The exercise
Print all of the data exactly as written.

— START —

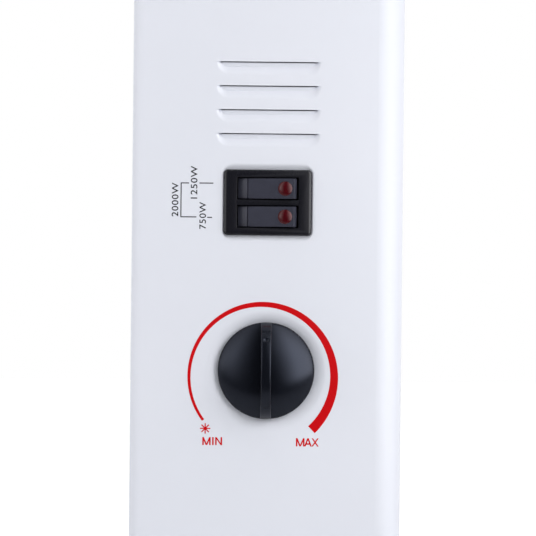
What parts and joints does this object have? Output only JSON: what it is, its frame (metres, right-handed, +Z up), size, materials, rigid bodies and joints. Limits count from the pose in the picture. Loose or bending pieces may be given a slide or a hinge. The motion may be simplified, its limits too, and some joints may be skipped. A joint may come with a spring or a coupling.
{
  "type": "convector heater",
  "caption": "Free-standing electric convector heater with pressed steel casing, end-mounted thermostat knob and twin lit rocker switch, on arched feet.",
  "frame": {"origin": "on the floor under the centre of the whole heater's box, feet and knob included", "axes": "+X along the casing away from the control end, +Y from the front to the rear, +Z up"},
  "size_m": [0.5353, 0.2, 0.385],
  "materials": {
    "painted_sheet": "smooth powder coat, semi-gloss",
    "galvanised_sheet": "galvanised, matt",
    "bare_aluminium": "mill finish",
    "rod_steel": "drawn stainless tube",
    "zinc_plate": "bright zinc plate",
    "contact_brass": "plain",
    "bush_ceramic": "unglazed steatite",
    "phenolic": "moulded phenolic",
    "gloss_black": "moulded, polished",
    "satin_black": "moulded, fine texture",
    "rocker_grey": "moulded, satin",
    "red_lens": "clear red, polished",
    "lamp_glass": "clear",
    "pad_rubber": "moulded",
    "brown_insulation": "silicone",
    "white_insulation": "woven glass sleeve",
    "blue_insulation": "silicone",
    "green_insulation": "silicone"
  },
  "bodies": {
    "heater": {"control_end_panel": "painted_sheet", "plain_end_panel": "painted_sheet", "front_panel": "painted_sheet", "rear_panel": "painted_sheet", "top_grille": "painted_sheet", "bottom_plate": "galvanised_sheet", "bulkhead": "galvanised_sheet", "element_bracket": "galvanised_sheet", "heat_deflector": "bare_aluminium", "fins_1250w": "bare_aluminium", "fins_750w": "bare_aluminium", "rod_1250w": "rod_steel", "rod_750w": "rod_steel", "element_bushes": "bush_ceramic", "element_terminals": "contact_brass", "thermal_cutout": "phenolic", "cutout_screws": "zinc_plate", "thermostat_plate": "zinc_plate", "thermostat_body": "phenolic", "thermostat_blade": "contact_brass", "thermostat_terminals": "contact_brass", "thermostat_screws": "zinc_plate", "switch_housing": "satin_black", "neon_lamps": "lamp_glass", "switch_terminals": "contact_brass", "terminal_block": "bush_ceramic", "terminal_screws": "contact_brass", "earth_screw": "contact_brass", "cable_gland": "satin_black", "gland_nut": "satin_black", "handle_control_end": "satin_black", "handle_plain_end": "satin_black", "foot_control_end": "satin_black", "foot_plain_end": "satin_black", "foot_pads": "pad_rubber", "foot_screws": "zinc_plate", "case_screws": "zinc_plate", "base_screws": "zinc_plate", "live_leads": "brown_insulation", "load_leads": "white_insulation", "neutral_leads": "blue_insulation", "earth_lead": "green_insulation"},
    "thermostat_dial": {"control_knob": "gloss_black", "knob_spring": "rod_steel", "thermostat_shaft": "zinc_plate"},
    "rocker_upper": {"rocker_1250w": "rocker_grey", "lens_1250w": "red_lens"},
    "rocker_lower": {"rocker_750w": "rocker_grey", "lens_750w": "red_lens"}
  },
  "joints": [
    {"name": "thermostat_turn", "type": "hinge", "parent": "heater", "child": "thermostat_dial", "pos_m": [-0.25395, 0, 0.15], "axis": [1, 0, 0], "range_deg": [-127, 136]},
    {"name": "rocker_1250w_press", "type": "hinge", "parent": "heater", "child": "rocker_upper", "pos_m": [-0.25195, 0, 0.2162], "axis": [0, 0, 1], "range_deg": [0, 16]},
    {"name": "rocker_750w_press", "type": "hinge", "parent": "heater", "child": "rocker_lower", "pos_m": [-0.25195, 0, 0.206], "axis": [0, 0, 1], "range_deg": [0, 16]}
  ]
}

— END —

Answer to this exercise
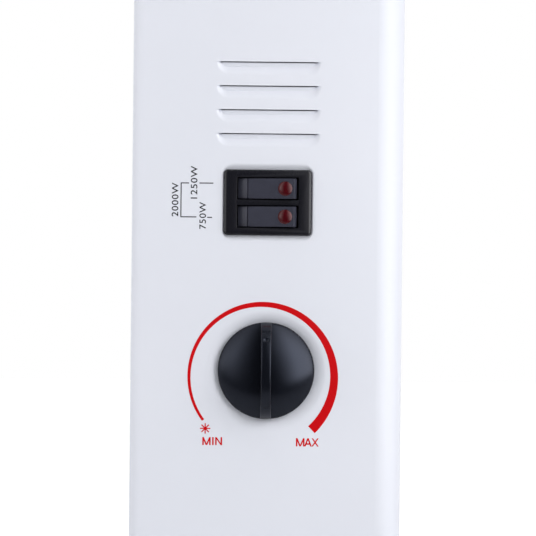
What parts and joints does this object have? Output only JSON: what it is, its frame (metres, right-handed, +Z up), size, materials, rigid bodies and joints. Limits count from the pose in the picture. Loose or bending pieces may be given a slide or a hinge. The motion may be simplified, its limits too, and some joints may be skipped. A joint may come with a spring or a coupling.
{
  "type": "convector heater",
  "caption": "Free-standing electric convector heater with pressed steel casing, end-mounted thermostat knob and twin lit rocker switch, on arched feet.",
  "frame": {"origin": "on the floor under the centre of the whole heater's box, feet and knob included", "axes": "+X along the casing away from the control end, +Y from the front to the rear, +Z up"},
  "size_m": [0.5353, 0.2, 0.385],
  "materials": {
    "painted_sheet": "smooth powder coat, semi-gloss",
    "galvanised_sheet": "galvanised, matt",
    "bare_aluminium": "mill finish",
    "rod_steel": "drawn stainless tube",
    "zinc_plate": "bright zinc plate",
    "contact_brass": "plain",
    "bush_ceramic": "unglazed steatite",
    "phenolic": "moulded phenolic",
    "gloss_black": "moulded, polished",
    "satin_black": "moulded, fine texture",
    "rocker_grey": "moulded, satin",
    "red_lens": "clear red, polished",
    "lamp_glass": "clear",
    "pad_rubber": "moulded",
    "brown_insulation": "silicone",
    "white_insulation": "woven glass sleeve",
    "blue_insulation": "silicone",
    "green_insulation": "silicone"
  },
  "bodies": {
    "heater": {"control_end_panel": "painted_sheet", "plain_end_panel": "painted_sheet", "front_panel": "painted_sheet", "rear_panel": "painted_sheet", "top_grille": "painted_sheet", "bottom_plate": "galvanised_sheet", "bulkhead": "galvanised_sheet", "element_bracket": "galvanised_sheet", "heat_deflector": "bare_aluminium", "fins_1250w": "bare_aluminium", "fins_750w": "bare_aluminium", "rod_1250w": "rod_steel", "rod_750w": "rod_steel", "element_bushes": "bush_ceramic", "element_terminals": "contact_brass", "thermal_cutout": "phenolic", "cutout_screws": "zinc_plate", "thermostat_plate": "zinc_plate", "thermostat_body": "phenolic", "thermostat_blade": "contact_brass", "thermostat_terminals": "contact_brass", "thermostat_screws": "zinc_plate", "switch_housing": "satin_black", "neon_lamps": "lamp_glass", "switch_terminals": "contact_brass", "terminal_block": "bush_ceramic", "terminal_screws": "contact_brass", "earth_screw": "contact_brass", "cable_gland": "satin_black", "gland_nut": "satin_black", "handle_control_end": "satin_black", "handle_plain_end": "satin_black", "foot_control_end": "satin_black", "foot_plain_end": "satin_black", "foot_pads": "pad_rubber", "foot_screws": "zinc_plate", "case_screws": "zinc_plate", "base_screws": "zinc_plate", "live_leads": "brown_insulation", "load_leads": "white_insulation", "neutral_leads": "blue_insulation", "earth_lead": "green_insulation"},
    "thermostat_dial": {"control_knob": "gloss_black", "knob_spring": "rod_steel", "thermostat_shaft": "zinc_plate"},
    "rocker_upper": {"rocker_1250w": "rocker_grey", "lens_1250w": "red_lens"},
    "rocker_lower": {"rocker_750w": "rocker_grey", "lens_750w": "red_lens"}
  },
  "joints": [
    {"name": "thermostat_turn", "type": "hinge", "parent": "heater", "child": "thermostat_dial", "pos_m": [-0.25395, 0, 0.15], "axis": [1, 0, 0], "range_deg": [-127, 136]},
    {"name": "rocker_1250w_press", "type": "hinge", "parent": "heater", "child": "rocker_upper", "pos_m": [-0.25195, 0, 0.2162], "axis": [0, 0, 1], "range_deg": [0, 16]},
    {"name": "rocker_750w_press", "type": "hinge", "parent": "heater", "child": "rocker_lower", "pos_m": [-0.25195, 0, 0.206], "axis": [0, 0, 1], "range_deg": [0, 16]}
  ]
}